▶ Work to complete
The required output is a word-for-word copy of the lines from the line bearing "mirror([0, 1, 0]) back_rafters();" through the line bearing "before = set(bpy.data.objects)", inclusive, and no other lines.
:::
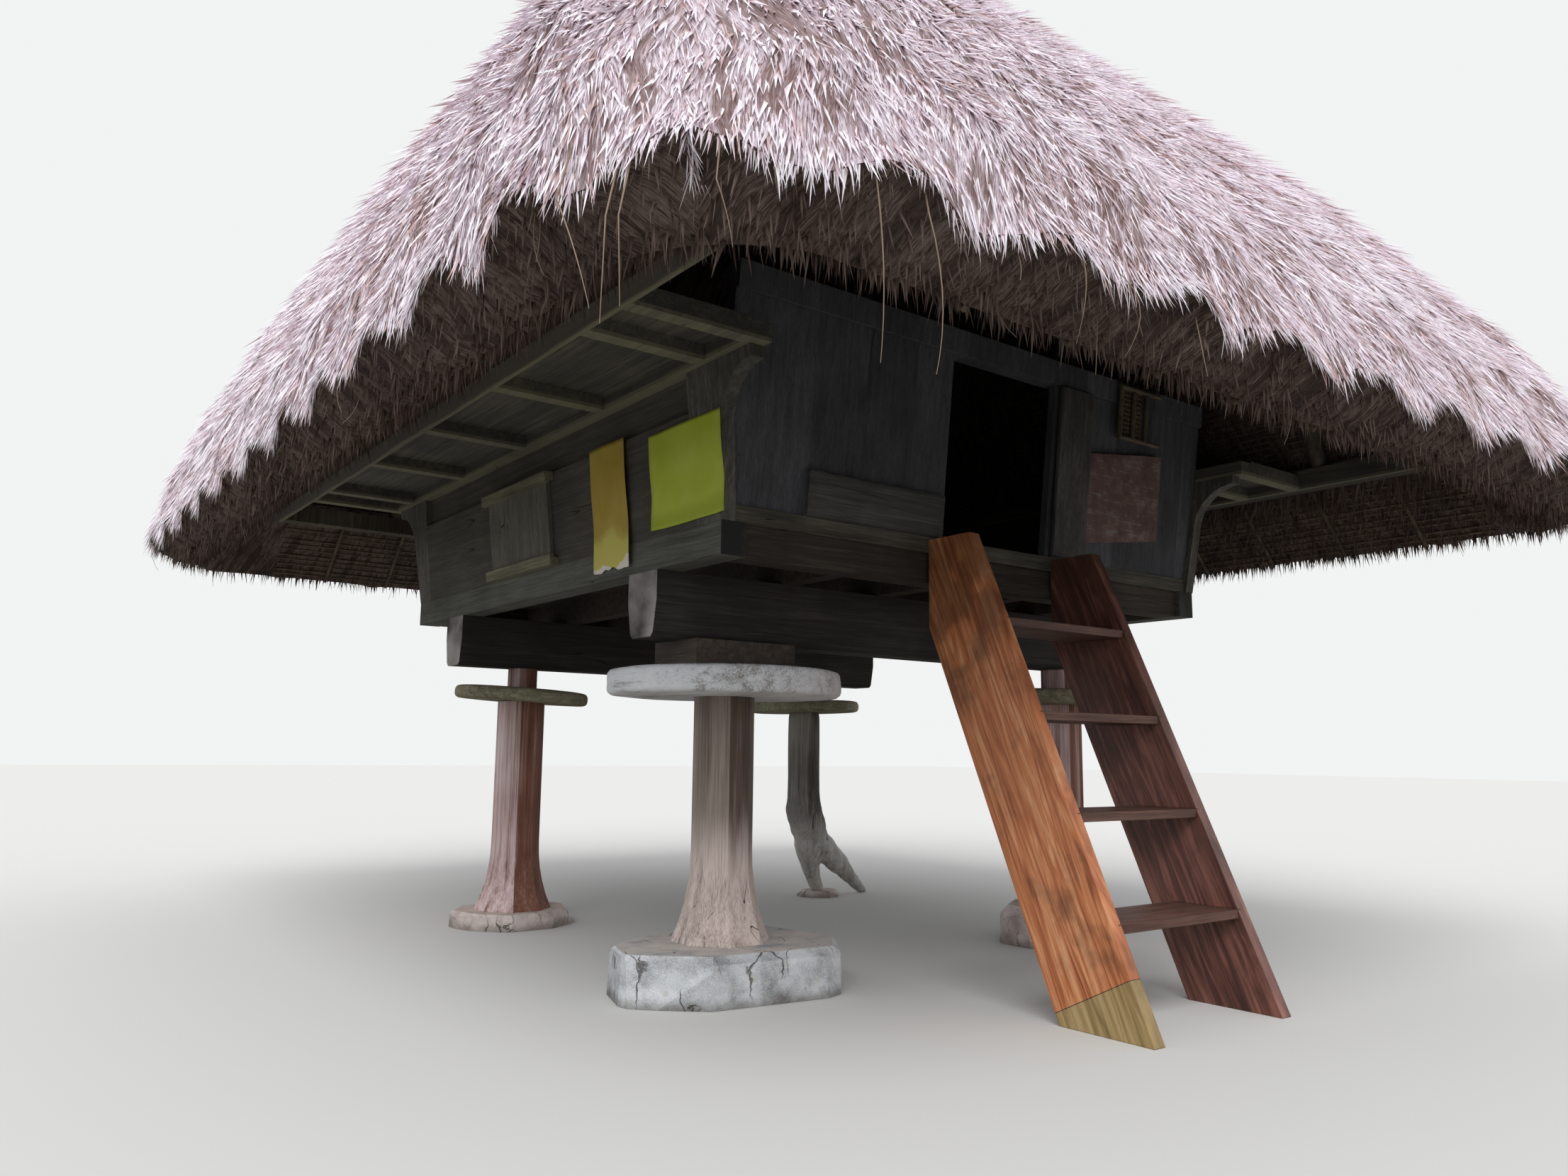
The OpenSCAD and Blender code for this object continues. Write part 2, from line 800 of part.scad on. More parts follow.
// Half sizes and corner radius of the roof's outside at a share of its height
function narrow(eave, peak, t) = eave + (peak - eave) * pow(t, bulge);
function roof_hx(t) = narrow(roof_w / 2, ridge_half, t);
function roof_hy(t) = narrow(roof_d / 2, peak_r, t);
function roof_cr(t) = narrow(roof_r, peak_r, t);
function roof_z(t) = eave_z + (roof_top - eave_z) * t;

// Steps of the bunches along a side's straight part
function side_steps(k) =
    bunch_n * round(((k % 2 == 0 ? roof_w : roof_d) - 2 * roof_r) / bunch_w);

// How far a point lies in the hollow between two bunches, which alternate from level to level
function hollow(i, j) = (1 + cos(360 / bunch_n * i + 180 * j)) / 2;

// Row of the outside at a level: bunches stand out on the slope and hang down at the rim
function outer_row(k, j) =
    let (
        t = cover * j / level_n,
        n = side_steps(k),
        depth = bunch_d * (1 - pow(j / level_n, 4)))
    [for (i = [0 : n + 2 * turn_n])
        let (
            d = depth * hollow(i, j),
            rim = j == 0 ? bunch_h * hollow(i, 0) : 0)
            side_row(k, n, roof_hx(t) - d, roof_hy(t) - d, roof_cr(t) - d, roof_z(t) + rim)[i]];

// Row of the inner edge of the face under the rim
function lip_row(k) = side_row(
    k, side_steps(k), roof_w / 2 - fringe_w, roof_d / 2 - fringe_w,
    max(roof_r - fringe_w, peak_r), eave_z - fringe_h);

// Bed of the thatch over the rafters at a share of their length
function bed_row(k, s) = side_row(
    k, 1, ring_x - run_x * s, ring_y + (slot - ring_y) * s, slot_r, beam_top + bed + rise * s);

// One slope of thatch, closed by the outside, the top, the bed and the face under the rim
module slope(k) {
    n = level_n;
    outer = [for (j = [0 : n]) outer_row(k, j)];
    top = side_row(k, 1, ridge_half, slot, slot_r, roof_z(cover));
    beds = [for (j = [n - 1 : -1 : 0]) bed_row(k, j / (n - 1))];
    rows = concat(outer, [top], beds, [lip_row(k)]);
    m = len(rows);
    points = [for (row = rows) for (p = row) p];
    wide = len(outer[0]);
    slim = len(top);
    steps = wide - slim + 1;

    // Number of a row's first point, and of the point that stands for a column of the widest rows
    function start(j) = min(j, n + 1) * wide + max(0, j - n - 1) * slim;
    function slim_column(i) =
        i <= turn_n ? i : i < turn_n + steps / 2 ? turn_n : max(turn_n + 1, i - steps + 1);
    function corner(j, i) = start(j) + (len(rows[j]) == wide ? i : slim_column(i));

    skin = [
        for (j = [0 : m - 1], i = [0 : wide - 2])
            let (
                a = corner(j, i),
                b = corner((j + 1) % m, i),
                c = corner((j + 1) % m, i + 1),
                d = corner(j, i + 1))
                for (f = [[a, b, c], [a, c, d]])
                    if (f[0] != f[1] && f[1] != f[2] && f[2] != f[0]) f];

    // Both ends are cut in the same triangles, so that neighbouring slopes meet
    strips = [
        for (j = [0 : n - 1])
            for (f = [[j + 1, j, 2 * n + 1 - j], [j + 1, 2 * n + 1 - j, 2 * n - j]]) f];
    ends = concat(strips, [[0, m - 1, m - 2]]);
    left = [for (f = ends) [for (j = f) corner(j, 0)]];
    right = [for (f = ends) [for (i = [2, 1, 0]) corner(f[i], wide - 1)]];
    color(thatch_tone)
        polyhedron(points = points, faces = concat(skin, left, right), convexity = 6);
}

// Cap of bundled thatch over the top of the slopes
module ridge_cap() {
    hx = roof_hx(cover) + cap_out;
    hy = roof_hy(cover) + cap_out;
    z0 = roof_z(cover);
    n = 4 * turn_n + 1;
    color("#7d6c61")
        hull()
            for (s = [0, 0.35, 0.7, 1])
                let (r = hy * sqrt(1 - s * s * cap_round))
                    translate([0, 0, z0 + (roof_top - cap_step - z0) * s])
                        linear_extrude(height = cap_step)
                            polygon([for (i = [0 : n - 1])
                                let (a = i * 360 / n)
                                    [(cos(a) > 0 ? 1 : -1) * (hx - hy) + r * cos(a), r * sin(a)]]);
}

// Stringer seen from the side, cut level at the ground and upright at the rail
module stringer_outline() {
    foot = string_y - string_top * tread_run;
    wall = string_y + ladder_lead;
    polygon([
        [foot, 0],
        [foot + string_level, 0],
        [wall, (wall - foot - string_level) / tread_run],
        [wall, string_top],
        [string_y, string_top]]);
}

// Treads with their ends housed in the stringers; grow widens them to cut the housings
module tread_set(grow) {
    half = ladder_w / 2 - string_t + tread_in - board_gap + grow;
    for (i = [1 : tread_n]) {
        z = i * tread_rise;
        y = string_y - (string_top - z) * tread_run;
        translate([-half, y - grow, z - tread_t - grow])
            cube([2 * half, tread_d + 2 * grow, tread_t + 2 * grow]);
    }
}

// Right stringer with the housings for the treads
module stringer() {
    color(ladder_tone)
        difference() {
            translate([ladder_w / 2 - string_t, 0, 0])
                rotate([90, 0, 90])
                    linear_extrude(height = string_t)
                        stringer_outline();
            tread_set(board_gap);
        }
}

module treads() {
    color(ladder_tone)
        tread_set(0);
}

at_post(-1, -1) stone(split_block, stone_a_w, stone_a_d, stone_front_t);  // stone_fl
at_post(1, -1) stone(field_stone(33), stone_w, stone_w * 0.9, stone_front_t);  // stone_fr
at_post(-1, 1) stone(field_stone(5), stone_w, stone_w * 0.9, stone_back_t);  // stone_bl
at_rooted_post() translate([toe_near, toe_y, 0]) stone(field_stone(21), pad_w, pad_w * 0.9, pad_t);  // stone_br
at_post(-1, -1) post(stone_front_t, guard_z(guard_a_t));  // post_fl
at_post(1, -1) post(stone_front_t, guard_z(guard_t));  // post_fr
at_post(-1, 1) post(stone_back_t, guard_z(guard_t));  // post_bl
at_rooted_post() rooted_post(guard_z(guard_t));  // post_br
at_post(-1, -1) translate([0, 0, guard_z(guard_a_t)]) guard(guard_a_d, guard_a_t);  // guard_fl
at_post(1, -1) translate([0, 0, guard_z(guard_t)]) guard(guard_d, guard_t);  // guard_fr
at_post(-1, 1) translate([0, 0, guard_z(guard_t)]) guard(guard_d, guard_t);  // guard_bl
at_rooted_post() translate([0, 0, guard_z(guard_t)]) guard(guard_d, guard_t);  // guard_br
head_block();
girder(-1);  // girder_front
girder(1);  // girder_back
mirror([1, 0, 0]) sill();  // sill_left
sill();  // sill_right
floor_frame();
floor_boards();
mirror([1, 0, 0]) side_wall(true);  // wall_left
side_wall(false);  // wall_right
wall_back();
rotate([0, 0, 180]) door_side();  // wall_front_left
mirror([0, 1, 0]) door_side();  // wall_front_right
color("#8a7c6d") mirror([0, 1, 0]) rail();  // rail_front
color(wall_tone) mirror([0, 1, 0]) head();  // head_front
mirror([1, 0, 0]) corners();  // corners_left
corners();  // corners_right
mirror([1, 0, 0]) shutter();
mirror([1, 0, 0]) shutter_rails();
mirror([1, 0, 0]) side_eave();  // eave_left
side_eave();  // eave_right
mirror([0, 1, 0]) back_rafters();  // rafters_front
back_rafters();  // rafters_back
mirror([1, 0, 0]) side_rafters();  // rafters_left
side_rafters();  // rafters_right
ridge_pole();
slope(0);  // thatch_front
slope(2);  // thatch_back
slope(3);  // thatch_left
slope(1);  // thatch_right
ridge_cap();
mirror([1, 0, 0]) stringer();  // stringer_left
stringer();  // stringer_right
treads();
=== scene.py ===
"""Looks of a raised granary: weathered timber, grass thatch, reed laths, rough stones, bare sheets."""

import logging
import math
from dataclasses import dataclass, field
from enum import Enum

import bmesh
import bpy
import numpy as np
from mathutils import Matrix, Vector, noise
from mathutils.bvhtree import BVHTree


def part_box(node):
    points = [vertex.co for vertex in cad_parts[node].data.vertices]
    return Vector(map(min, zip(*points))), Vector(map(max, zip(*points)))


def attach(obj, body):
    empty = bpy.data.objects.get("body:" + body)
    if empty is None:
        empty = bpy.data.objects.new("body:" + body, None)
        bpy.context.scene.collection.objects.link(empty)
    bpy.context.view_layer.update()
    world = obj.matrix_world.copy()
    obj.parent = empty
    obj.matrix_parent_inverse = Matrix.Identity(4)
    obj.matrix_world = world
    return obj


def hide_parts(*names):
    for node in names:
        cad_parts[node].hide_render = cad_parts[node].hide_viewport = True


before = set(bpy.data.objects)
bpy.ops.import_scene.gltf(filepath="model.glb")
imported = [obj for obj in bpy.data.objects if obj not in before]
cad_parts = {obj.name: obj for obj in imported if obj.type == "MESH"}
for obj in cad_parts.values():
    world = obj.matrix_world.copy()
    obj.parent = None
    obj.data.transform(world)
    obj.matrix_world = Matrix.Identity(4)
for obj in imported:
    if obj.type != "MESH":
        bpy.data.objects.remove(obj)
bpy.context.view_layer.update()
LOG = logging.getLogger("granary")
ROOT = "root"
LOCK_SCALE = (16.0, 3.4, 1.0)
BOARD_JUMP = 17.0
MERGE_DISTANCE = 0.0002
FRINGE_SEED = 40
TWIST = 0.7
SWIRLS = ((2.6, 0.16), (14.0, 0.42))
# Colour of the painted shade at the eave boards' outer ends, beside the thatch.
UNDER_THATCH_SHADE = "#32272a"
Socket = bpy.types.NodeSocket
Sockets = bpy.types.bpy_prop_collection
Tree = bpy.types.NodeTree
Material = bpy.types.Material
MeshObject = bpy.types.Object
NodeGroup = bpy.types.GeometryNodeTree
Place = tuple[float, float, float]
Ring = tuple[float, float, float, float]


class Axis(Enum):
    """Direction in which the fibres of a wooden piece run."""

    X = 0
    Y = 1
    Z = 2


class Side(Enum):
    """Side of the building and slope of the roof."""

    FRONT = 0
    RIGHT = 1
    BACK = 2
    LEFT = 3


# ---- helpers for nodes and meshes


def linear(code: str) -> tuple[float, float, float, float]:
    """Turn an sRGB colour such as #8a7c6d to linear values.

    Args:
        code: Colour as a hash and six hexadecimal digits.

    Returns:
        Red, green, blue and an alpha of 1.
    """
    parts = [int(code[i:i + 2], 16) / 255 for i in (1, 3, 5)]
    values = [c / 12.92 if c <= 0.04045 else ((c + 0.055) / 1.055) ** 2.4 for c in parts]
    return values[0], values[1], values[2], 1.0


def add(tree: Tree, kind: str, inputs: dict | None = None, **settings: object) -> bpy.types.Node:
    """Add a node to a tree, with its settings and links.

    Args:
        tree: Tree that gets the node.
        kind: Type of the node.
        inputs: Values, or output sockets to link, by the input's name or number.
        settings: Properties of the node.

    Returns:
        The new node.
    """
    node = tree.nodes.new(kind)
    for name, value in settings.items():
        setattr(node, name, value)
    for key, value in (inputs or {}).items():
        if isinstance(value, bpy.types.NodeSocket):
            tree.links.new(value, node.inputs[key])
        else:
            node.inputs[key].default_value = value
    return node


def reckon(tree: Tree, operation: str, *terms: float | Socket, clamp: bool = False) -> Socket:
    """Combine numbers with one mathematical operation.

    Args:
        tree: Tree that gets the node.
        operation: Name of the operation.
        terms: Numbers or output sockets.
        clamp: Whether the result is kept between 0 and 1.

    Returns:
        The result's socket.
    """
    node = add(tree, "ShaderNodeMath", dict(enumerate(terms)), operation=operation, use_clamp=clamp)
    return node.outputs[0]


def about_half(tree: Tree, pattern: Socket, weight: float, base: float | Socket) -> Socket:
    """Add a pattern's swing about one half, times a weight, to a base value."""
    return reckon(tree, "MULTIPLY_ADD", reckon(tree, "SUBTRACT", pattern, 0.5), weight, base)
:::
▶ Full response
mirror([0, 1, 0]) back_rafters();  // rafters_front
back_rafters();  // rafters_back
mirror([1, 0, 0]) side_rafters();  // rafters_left
side_rafters();  // rafters_right
ridge_pole();
slope(0);  // thatch_front
slope(2);  // thatch_back
slope(3);  // thatch_left
slope(1);  // thatch_right
ridge_cap();
mirror([1, 0, 0]) stringer();  // stringer_left
stringer();  // stringer_right
treads();
=== scene.py ===
"""Looks of a raised granary: weathered timber, grass thatch, reed laths, rough stones, bare sheets."""

import logging
import math
from dataclasses import dataclass, field
from enum import Enum

import bmesh
import bpy
import numpy as np
from mathutils import Matrix, Vector, noise
from mathutils.bvhtree import BVHTree


def part_box(node):
    points = [vertex.co for vertex in cad_parts[node].data.vertices]
    return Vector(map(min, zip(*points))), Vector(map(max, zip(*points)))


def attach(obj, body):
    empty = bpy.data.objects.get("body:" + body)
    if empty is None:
        empty = bpy.data.objects.new("body:" + body, None)
        bpy.context.scene.collection.objects.link(empty)
    bpy.context.view_layer.update()
    world = obj.matrix_world.copy()
    obj.parent = empty
    obj.matrix_parent_inverse = Matrix.Identity(4)
    obj.matrix_world = world
    return obj


def hide_parts(*names):
    for node in names:
        cad_parts[node].hide_render = cad_parts[node].hide_viewport = True


before = set(bpy.data.objects)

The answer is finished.